First off, though, what is inheritance? Well, just like when your grandma dies and you inherit that gawd-awful ugly lamp, inheritance in OOP grants the child-class (or derived-class) all of the attributes of the parent (or super) class. So, for example (in C++):
class Parent
{
public:
int f() {return 10;}
};
class Child : public Parent
{
// see, nothing here! But wait, we inherited the function f()!
};
Child c;
int result = c.f(); // huh? Oh, f() was inherited from the parent!

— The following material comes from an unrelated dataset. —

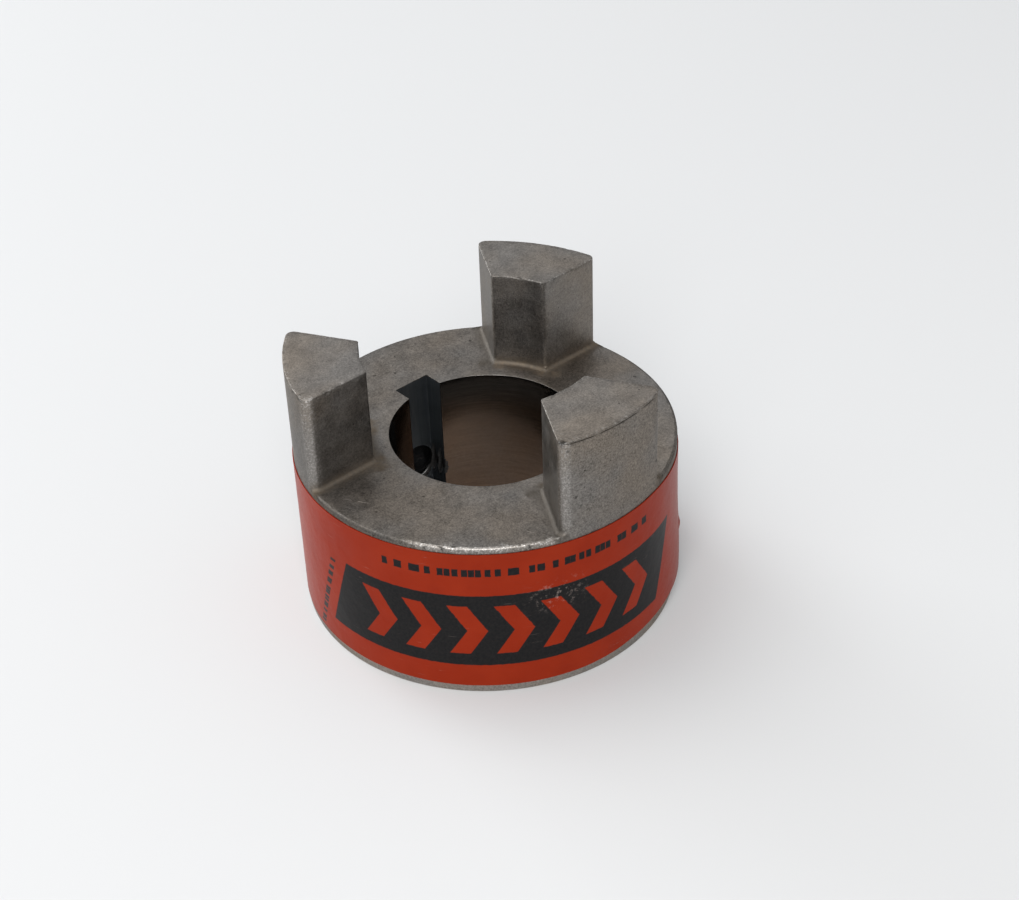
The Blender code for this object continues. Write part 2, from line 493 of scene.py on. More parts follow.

Is-A vs Has-A Moley Baloney
The most over-used and rather worthless discussion on inheritance that you will see revolves around the "Is-A vs Has-A" discussion. For example, a car is-a vehicle but has-a steering wheel. The idea these authors are chasing is that your car class should inherit your vehicle class and have a steering wheel as a member. You might also run across examples with shapes, where a Rectangle is-a Shape. The point is, once again, abstraction. The goal is to identify operations that operate only on the abstract notion of vehicle or shape and then write that code only once. Then, through the magic of inheritance, you can pass in cars or rectangles or what-have-you to the generic code, and it will work, since the derived classes are everything the parent classes are, "plus more".
The problem here is that inheritance is mixing together several things: you inherit "typeness", interface, and implementation all at the same time. However, all of the examples focus on interface while talking about "typeness". The abstract code doesn't care that a car "is-a" vehicle, just that the objects respond to a certain set of functions, or interface. In fact, if you want to give your chair class accelerate(), brake(), turn_left() and turn_right() methods, shouldn't the abstract code be able to work on chairs then? Well, of course, but that doesn't make chairs vehicles.
The kinds of solutions proposed in these "is-a" discussions have thus been mostly replaced by so-called interface programming and template programming. Since template programming offers the loosest coupling, it focused some attention on the syntactic-semantic confusion. Just because you have functions with the proper names, does that mean that they do what you think they do? If a chair class has accelerate(), brake() and other vehicle type methods, does it make sense to have generic vehicle code work on this chair? This led to more codifying of the assumptions of generic code: say, brake(INFINITY) ==> STOPPED. This implies that brake(x) != accelerate(-x). So chair may make a better vehicle than the Starship Enterprise!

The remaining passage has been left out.